● **WHAT YOU SHOULD DO**: Return all of the lines below exactly as they are.

[START]

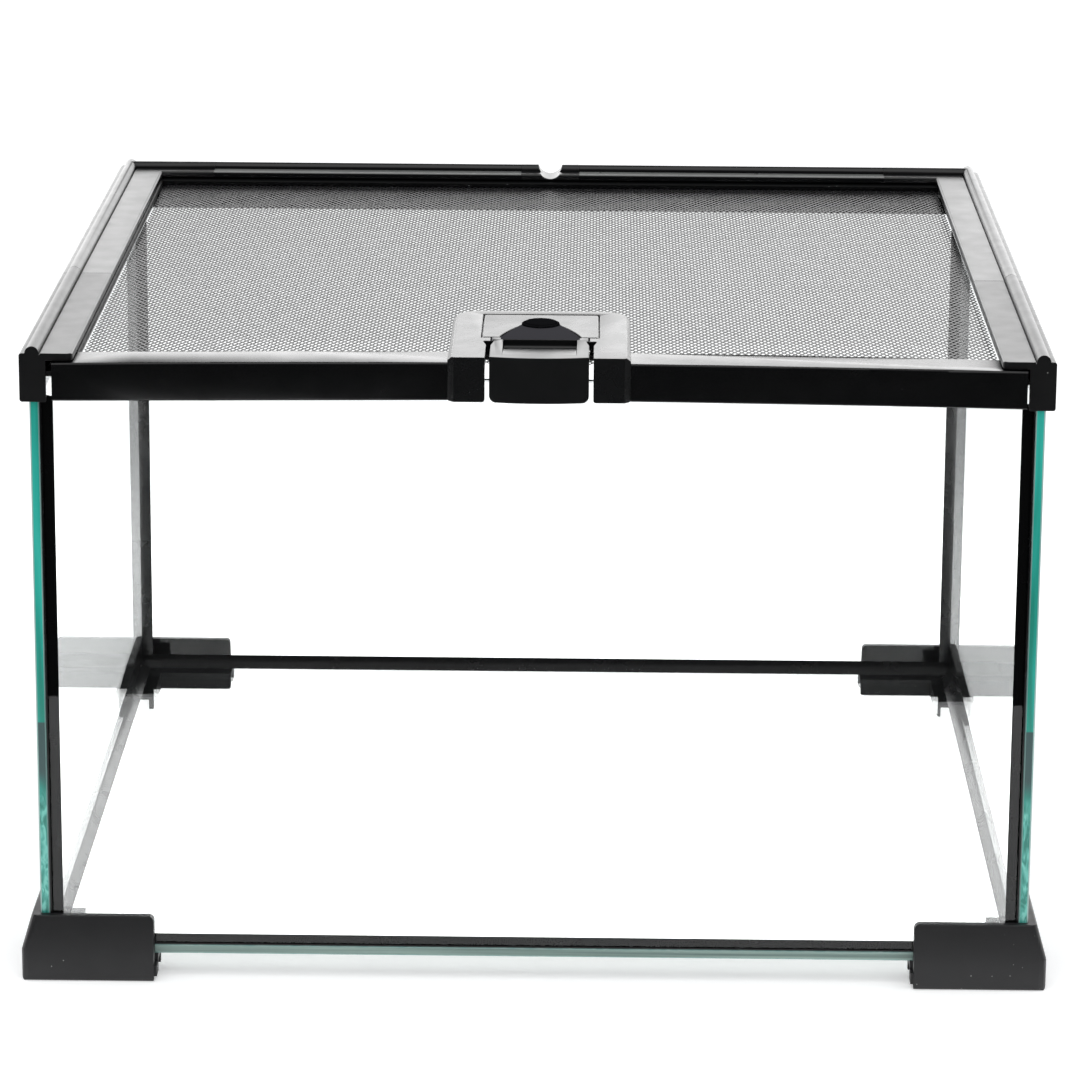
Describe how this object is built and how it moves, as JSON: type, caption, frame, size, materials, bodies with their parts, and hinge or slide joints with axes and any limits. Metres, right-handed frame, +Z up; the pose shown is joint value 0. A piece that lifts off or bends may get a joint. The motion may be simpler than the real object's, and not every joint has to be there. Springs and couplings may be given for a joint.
{
  "type": "reptile terrarium",
  "caption": "Low square glass reptile terrarium with black corner feet, a black top frame and a mesh lid that slides out to the front behind a pivoting thumb latch.",
  "frame": {"origin": "centre of the footprint, on the surface that the feet stand on", "axes": "+Z up, +X to the right seen from the front, +Y to the back"},
  "size_m": [0.3112, 0.3112, 0.1988],
  "materials": {
    "glass": "clear float glass, teal at the edges",
    "silicone": "tooled silicone",
    "foot_plastic": "fine moulded grain",
    "frame_plastic": "satin moulded",
    "rear_plastic": "extruded, glossy",
    "lid_plastic": "satin extruded",
    "key_plastic": "moulded",
    "mesh": "matt black coating",
    "latch_plastic": "satin moulded",
    "tongue_plastic": "satin moulded"
  },
  "bodies": {
    "tank": {"bottom_glass": "glass", "front_glass": "glass", "rear_glass": "glass", "left_glass": "glass", "right_glass": "glass", "corner_seal_front_left": "silicone", "corner_seal_front_right": "silicone", "corner_seal_rear_left": "silicone", "corner_seal_rear_right": "silicone", "base_seal_front": "silicone", "base_seal_rear": "silicone", "base_seal_left": "silicone", "base_seal_right": "silicone", "foot_front_left": "foot_plastic", "foot_front_right": "foot_plastic", "foot_rear_left": "foot_plastic", "foot_rear_right": "foot_plastic", "side_rail_left_front": "frame_plastic", "side_rail_right_front": "frame_plastic", "rear_rail_centre": "frame_plastic", "corner_rail_left": "frame_plastic", "corner_rail_right": "frame_plastic", "rear_rail_left": "rear_plastic", "rear_rail_right": "rear_plastic"},
    "lid": {"lid_bar_front_left": "lid_plastic", "lid_bar_front_right": "lid_plastic", "lid_bar_left": "lid_plastic", "lid_bar_right": "lid_plastic", "lid_bar_rear": "lid_plastic", "lid_key_front_left": "key_plastic", "lid_key_front_right": "key_plastic", "lid_key_rear_left": "key_plastic", "lid_key_rear_right": "key_plastic", "lid_mesh": "mesh", "mesh_retainer": "lid_plastic", "latch_housing": "latch_plastic", "latch_cover": "latch_plastic"},
    "latch": {"latch_tongue": "tongue_plastic"}
  },
  "joints": [
    {"name": "lid_slide", "type": "slide", "parent": "tank", "child": "lid", "axis": [0, -1, 0], "range_m": [0, 0.275]},
    {"name": "latch_hinge", "type": "hinge", "parent": "lid", "child": "latch", "pos_m": [0.0006, -0.1284, 0.1932], "axis": [-1, 0, 0], "range_deg": [0, 7], "stiffness_Nm_per_rad": 0.28, "springref_deg": -2.86}
  ]
}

[END]

● **TASK ANSWER**:
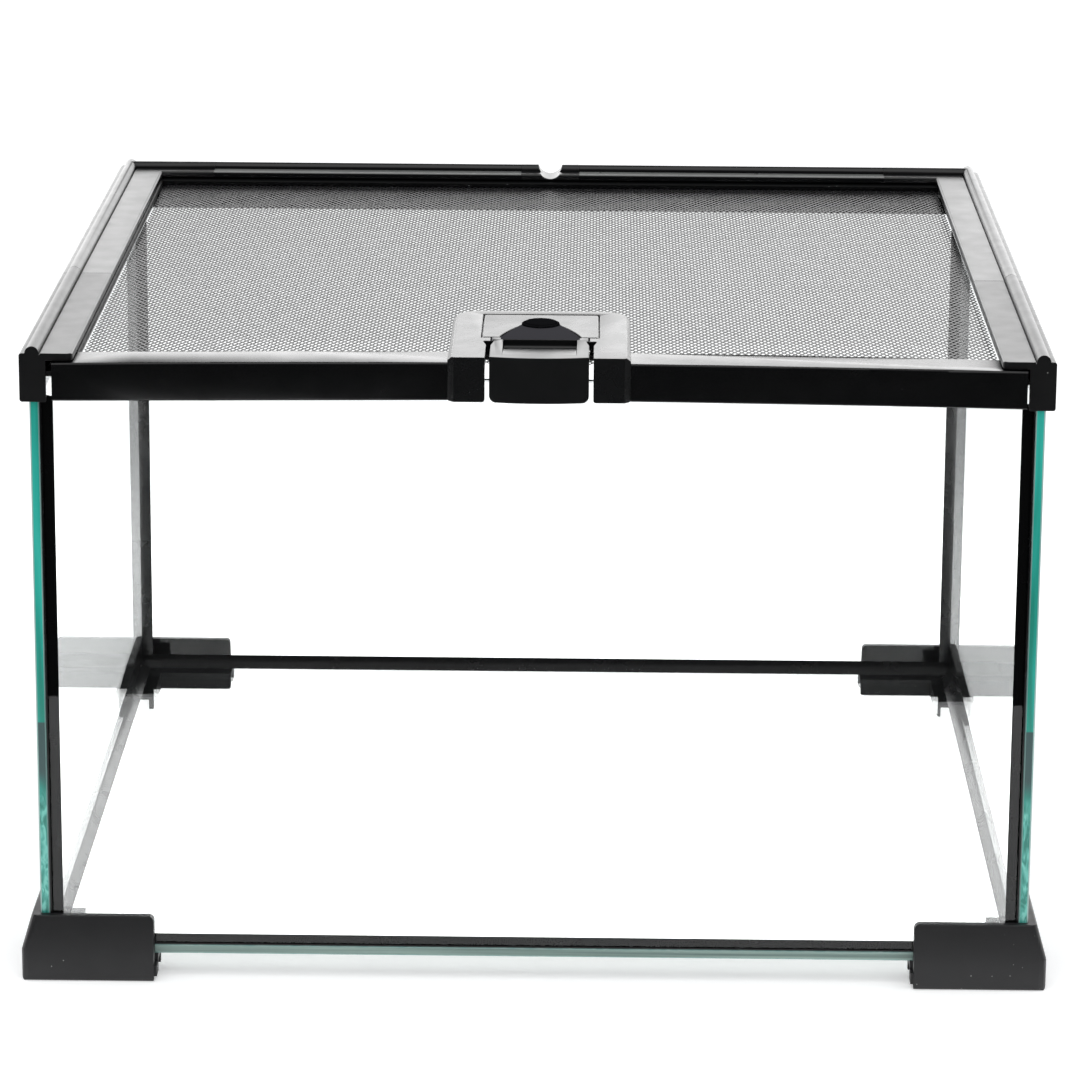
Describe how this object is built and how it moves, as JSON: type, caption, frame, size, materials, bodies with their parts, and hinge or slide joints with axes and any limits. Metres, right-handed frame, +Z up; the pose shown is joint value 0. A piece that lifts off or bends may get a joint. The motion may be simpler than the real object's, and not every joint has to be there. Springs and couplings may be given for a joint.
{
  "type": "reptile terrarium",
  "caption": "Low square glass reptile terrarium with black corner feet, a black top frame and a mesh lid that slides out to the front behind a pivoting thumb latch.",
  "frame": {"origin": "centre of the footprint, on the surface that the feet stand on", "axes": "+Z up, +X to the right seen from the front, +Y to the back"},
  "size_m": [0.3112, 0.3112, 0.1988],
  "materials": {
    "glass": "clear float glass, teal at the edges",
    "silicone": "tooled silicone",
    "foot_plastic": "fine moulded grain",
    "frame_plastic": "satin moulded",
    "rear_plastic": "extruded, glossy",
    "lid_plastic": "satin extruded",
    "key_plastic": "moulded",
    "mesh": "matt black coating",
    "latch_plastic": "satin moulded",
    "tongue_plastic": "satin moulded"
  },
  "bodies": {
    "tank": {"bottom_glass": "glass", "front_glass": "glass", "rear_glass": "glass", "left_glass": "glass", "right_glass": "glass", "corner_seal_front_left": "silicone", "corner_seal_front_right": "silicone", "corner_seal_rear_left": "silicone", "corner_seal_rear_right": "silicone", "base_seal_front": "silicone", "base_seal_rear": "silicone", "base_seal_left": "silicone", "base_seal_right": "silicone", "foot_front_left": "foot_plastic", "foot_front_right": "foot_plastic", "foot_rear_left": "foot_plastic", "foot_rear_right": "foot_plastic", "side_rail_left_front": "frame_plastic", "side_rail_right_front": "frame_plastic", "rear_rail_centre": "frame_plastic", "corner_rail_left": "frame_plastic", "corner_rail_right": "frame_plastic", "rear_rail_left": "rear_plastic", "rear_rail_right": "rear_plastic"},
    "lid": {"lid_bar_front_left": "lid_plastic", "lid_bar_front_right": "lid_plastic", "lid_bar_left": "lid_plastic", "lid_bar_right": "lid_plastic", "lid_bar_rear": "lid_plastic", "lid_key_front_left": "key_plastic", "lid_key_front_right": "key_plastic", "lid_key_rear_left": "key_plastic", "lid_key_rear_right": "key_plastic", "lid_mesh": "mesh", "mesh_retainer": "lid_plastic", "latch_housing": "latch_plastic", "latch_cover": "latch_plastic"},
    "latch": {"latch_tongue": "tongue_plastic"}
  },
  "joints": [
    {"name": "lid_slide", "type": "slide", "parent": "tank", "child": "lid", "axis": [0, -1, 0], "range_m": [0, 0.275]},
    {"name": "latch_hinge", "type": "hinge", "parent": "lid", "child": "latch", "pos_m": [0.0006, -0.1284, 0.1932], "axis": [-1, 0, 0], "range_deg": [0, 7], "stiffness_Nm_per_rad": 0.28, "springref_deg": -2.86}
  ]
}